**Problem description:** Below is a listing; restate from it, character for character, the lines beginning at the line holding "Write part 3" and ending at the line holding "softly crowned sides.", both included.

## BEGIN Stored records

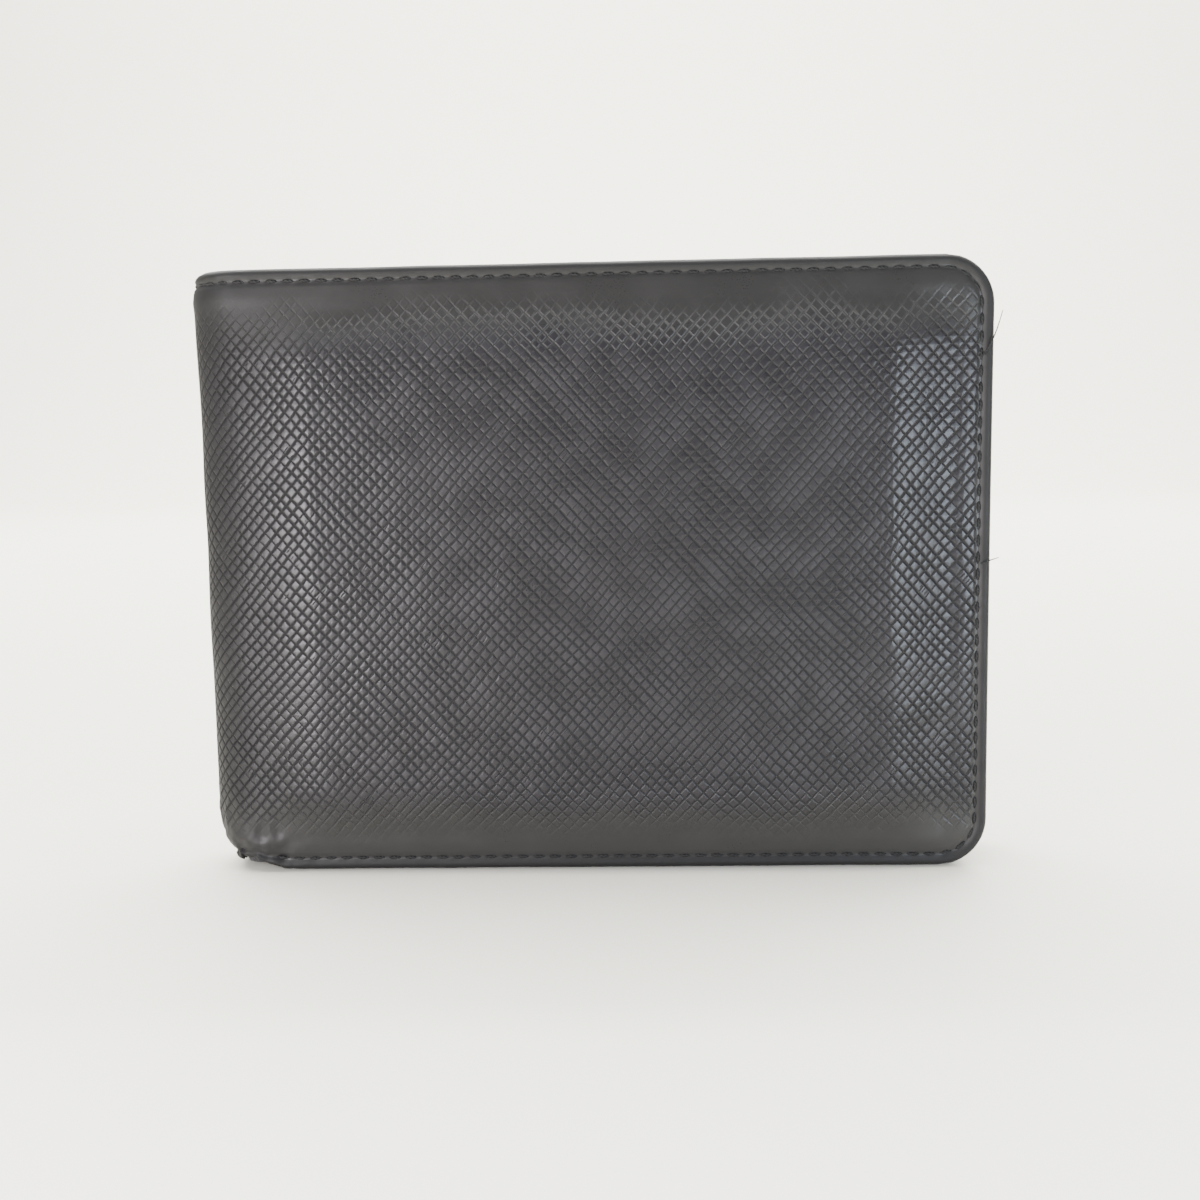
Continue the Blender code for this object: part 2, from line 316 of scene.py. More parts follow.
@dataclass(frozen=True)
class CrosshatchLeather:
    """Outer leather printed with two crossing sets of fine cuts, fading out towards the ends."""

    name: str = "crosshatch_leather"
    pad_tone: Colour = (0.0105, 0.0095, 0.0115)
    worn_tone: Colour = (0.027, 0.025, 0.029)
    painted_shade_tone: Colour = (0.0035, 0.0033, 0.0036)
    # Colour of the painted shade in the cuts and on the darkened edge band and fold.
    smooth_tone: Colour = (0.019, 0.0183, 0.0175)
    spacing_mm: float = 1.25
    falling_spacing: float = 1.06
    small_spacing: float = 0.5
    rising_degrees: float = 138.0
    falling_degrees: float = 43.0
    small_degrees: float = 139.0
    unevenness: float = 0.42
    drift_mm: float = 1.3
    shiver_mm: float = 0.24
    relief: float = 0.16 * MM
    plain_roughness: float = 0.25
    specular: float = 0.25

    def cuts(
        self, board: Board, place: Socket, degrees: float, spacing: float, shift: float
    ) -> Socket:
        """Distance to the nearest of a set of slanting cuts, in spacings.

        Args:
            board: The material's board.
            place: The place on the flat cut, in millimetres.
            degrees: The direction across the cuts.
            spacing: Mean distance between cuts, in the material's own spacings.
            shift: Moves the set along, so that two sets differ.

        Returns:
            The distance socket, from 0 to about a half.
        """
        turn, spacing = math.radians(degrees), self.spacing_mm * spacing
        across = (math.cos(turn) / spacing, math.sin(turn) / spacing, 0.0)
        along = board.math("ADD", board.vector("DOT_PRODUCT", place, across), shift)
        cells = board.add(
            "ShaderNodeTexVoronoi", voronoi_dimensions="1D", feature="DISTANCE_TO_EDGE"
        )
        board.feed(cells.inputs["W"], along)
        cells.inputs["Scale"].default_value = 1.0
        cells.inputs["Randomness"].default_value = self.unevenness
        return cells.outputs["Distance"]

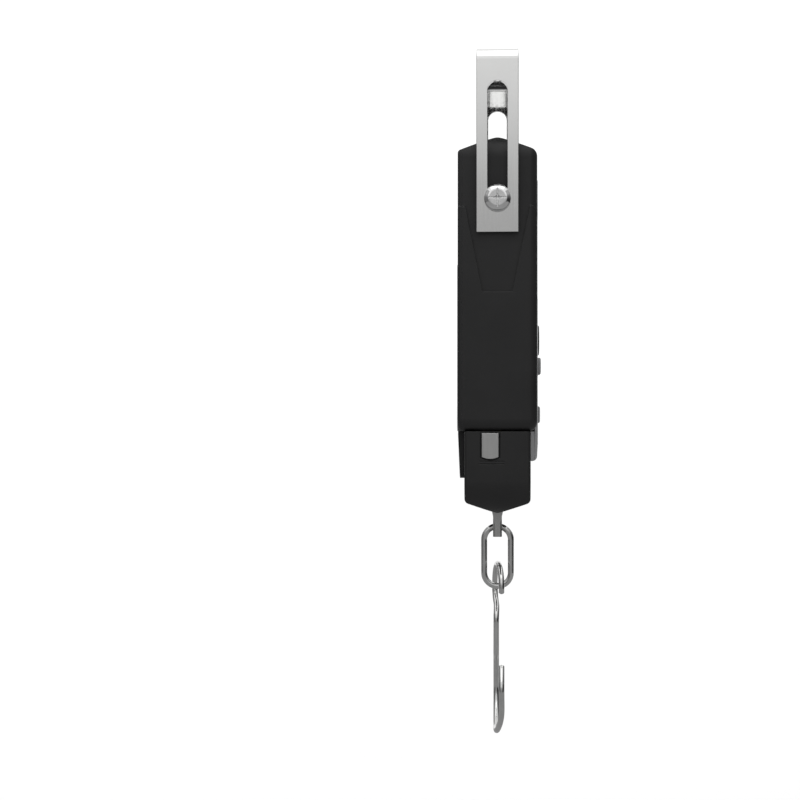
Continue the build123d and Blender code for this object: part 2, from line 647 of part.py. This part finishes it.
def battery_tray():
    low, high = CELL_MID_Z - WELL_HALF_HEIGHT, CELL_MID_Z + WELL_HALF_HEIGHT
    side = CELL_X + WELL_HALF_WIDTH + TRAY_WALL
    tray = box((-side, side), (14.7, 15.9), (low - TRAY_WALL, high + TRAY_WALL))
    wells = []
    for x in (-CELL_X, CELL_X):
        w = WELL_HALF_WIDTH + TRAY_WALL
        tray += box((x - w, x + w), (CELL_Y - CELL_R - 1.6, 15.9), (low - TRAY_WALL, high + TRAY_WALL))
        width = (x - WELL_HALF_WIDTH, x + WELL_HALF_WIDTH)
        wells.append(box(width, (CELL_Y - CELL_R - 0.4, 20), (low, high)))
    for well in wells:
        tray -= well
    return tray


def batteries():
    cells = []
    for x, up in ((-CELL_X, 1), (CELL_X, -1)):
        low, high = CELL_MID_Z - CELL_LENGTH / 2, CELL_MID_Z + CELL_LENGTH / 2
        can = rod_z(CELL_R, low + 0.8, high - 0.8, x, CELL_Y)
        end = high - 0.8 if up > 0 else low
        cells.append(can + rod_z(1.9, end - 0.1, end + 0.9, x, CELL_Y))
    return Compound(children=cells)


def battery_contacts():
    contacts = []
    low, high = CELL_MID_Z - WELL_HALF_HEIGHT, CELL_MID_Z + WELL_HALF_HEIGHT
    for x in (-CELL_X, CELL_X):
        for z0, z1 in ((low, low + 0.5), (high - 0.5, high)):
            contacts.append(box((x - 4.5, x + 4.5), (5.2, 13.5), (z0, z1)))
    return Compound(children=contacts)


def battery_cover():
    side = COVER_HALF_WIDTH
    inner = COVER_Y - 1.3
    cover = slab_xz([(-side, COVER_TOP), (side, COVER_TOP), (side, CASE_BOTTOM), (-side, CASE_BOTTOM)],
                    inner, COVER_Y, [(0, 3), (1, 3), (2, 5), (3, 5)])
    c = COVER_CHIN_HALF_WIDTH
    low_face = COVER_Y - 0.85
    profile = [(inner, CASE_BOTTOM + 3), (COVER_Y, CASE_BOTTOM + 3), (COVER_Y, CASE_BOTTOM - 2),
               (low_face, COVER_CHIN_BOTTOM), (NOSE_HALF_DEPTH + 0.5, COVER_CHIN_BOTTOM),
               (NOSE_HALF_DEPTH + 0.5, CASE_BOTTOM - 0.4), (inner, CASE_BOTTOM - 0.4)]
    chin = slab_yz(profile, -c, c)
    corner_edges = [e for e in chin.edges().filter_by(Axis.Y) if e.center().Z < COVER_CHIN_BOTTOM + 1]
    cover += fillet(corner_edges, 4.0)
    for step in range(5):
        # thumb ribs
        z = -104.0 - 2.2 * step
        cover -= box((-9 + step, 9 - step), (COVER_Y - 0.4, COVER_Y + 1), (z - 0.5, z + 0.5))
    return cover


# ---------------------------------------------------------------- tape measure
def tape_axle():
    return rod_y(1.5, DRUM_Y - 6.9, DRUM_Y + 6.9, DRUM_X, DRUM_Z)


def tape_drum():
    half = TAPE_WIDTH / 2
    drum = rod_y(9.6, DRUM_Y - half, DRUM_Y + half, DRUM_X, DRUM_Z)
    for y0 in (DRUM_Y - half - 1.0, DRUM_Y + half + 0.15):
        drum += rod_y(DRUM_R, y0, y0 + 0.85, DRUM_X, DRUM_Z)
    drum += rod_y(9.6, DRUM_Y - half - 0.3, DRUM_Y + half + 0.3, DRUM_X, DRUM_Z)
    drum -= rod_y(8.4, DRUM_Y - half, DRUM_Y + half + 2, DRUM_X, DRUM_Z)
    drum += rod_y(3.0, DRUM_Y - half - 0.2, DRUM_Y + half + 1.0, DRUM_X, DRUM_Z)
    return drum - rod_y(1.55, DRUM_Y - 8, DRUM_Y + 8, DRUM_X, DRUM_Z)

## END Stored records
## BEGIN Stored records

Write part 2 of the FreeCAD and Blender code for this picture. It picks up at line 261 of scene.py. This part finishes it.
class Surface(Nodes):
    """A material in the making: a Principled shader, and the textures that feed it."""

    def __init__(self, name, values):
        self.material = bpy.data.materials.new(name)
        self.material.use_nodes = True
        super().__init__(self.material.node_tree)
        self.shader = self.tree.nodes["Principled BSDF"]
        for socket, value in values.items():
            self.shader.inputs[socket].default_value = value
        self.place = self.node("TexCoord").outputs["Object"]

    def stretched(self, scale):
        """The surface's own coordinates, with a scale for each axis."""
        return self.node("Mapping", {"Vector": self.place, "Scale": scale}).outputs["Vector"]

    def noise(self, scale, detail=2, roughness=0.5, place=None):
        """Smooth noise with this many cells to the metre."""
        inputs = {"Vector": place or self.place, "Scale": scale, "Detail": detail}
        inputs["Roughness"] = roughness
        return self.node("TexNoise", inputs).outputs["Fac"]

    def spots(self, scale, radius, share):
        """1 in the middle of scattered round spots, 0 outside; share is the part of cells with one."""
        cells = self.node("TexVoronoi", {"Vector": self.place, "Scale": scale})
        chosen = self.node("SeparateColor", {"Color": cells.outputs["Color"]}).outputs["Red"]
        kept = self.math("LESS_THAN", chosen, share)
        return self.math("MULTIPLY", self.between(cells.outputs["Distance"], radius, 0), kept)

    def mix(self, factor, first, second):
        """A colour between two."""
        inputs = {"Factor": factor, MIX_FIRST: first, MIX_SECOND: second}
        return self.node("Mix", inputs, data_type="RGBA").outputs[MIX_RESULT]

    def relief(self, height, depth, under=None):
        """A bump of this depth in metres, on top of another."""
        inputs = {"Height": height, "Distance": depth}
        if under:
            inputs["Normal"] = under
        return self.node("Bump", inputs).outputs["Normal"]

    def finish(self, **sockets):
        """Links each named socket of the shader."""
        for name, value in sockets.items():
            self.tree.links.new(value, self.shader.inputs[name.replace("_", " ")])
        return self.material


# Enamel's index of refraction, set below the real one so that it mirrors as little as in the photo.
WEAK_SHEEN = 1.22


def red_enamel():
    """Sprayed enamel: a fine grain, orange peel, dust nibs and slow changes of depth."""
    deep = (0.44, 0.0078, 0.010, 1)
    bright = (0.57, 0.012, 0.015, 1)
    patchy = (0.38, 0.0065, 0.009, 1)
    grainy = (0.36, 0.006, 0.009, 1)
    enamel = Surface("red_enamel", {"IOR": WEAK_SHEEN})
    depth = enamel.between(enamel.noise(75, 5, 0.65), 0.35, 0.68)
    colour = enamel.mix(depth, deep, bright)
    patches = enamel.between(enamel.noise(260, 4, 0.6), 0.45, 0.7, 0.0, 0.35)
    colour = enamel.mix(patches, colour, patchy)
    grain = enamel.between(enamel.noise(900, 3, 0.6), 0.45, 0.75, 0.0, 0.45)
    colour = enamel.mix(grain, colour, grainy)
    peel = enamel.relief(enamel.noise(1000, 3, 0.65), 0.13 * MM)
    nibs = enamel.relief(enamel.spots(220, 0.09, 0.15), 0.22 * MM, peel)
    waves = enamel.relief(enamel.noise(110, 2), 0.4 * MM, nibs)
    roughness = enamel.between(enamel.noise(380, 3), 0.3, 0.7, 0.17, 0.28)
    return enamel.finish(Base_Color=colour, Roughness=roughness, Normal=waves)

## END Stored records
## BEGIN Stored records

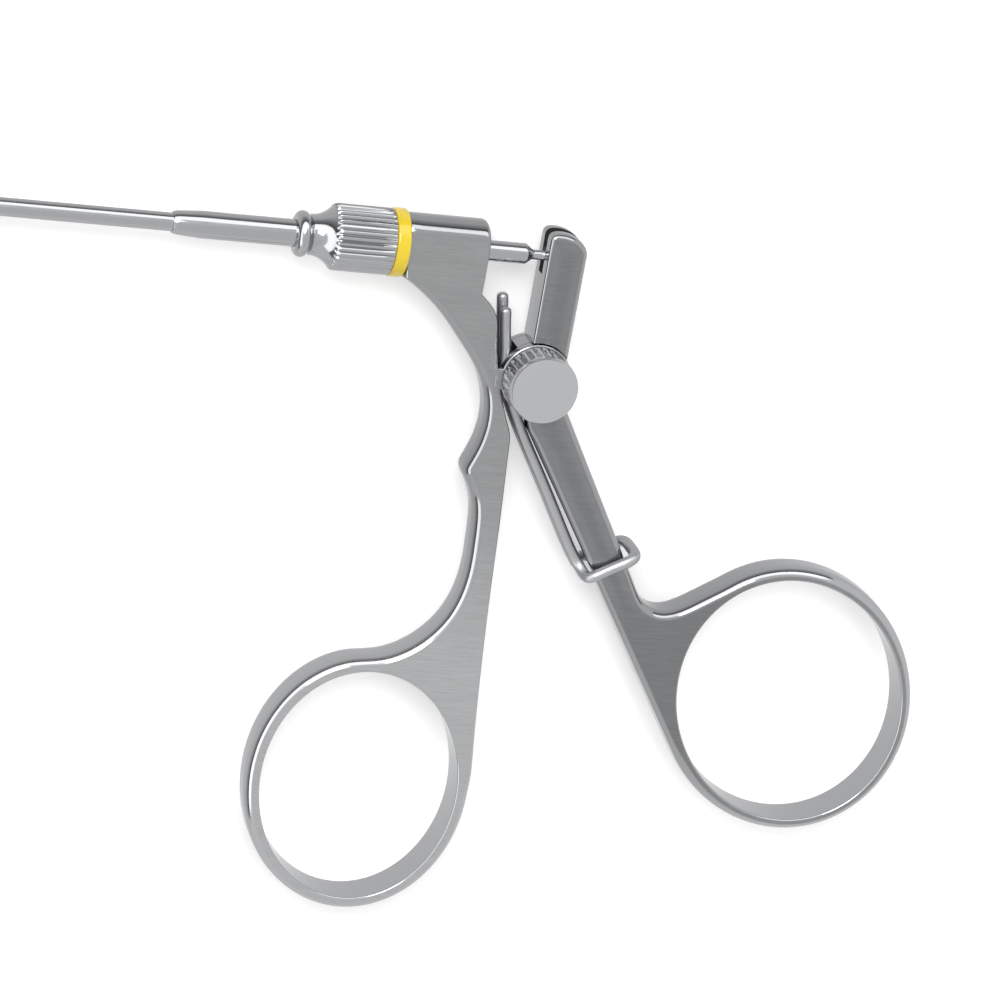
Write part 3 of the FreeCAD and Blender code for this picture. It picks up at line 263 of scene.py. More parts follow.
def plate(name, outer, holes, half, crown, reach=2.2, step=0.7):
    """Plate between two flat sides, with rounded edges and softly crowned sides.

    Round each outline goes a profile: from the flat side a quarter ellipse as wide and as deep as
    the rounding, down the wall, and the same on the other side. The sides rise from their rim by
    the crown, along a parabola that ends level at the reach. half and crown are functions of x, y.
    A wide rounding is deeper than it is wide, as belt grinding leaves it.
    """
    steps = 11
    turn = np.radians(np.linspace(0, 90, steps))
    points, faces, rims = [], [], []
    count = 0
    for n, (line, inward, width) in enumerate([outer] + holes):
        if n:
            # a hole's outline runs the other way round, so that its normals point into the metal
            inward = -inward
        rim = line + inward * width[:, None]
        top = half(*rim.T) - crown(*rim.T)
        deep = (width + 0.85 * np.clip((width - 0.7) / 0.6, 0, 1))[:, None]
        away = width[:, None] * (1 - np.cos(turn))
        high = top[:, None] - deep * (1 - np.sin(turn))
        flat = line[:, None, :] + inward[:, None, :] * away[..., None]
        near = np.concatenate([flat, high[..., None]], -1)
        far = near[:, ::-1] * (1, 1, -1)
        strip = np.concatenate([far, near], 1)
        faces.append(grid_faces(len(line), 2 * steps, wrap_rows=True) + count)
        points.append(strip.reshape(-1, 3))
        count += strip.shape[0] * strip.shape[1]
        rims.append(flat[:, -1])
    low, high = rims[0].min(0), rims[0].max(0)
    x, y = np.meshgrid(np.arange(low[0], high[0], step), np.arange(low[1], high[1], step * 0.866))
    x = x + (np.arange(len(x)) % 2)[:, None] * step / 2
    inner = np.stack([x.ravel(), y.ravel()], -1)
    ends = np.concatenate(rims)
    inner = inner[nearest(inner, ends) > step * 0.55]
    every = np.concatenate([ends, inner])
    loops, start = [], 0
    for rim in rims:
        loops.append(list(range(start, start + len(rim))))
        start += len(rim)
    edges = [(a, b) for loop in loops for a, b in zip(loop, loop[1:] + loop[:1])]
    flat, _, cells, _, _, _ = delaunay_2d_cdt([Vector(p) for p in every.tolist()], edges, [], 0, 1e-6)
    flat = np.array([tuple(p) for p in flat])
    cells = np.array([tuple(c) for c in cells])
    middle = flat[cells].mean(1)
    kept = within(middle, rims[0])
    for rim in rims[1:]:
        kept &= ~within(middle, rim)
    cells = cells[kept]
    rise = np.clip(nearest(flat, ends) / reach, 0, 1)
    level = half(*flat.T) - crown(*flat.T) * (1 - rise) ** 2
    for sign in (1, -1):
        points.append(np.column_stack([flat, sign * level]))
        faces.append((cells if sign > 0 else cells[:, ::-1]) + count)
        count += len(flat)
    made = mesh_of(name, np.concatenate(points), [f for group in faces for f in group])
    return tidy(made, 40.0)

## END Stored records

**Task response:**
Write part 3 of the FreeCAD and Blender code for this picture. It picks up at line 263 of scene.py. More parts follow.
def plate(name, outer, holes, half, crown, reach=2.2, step=0.7):
    """Plate between two flat sides, with rounded edges and softly crowned sides.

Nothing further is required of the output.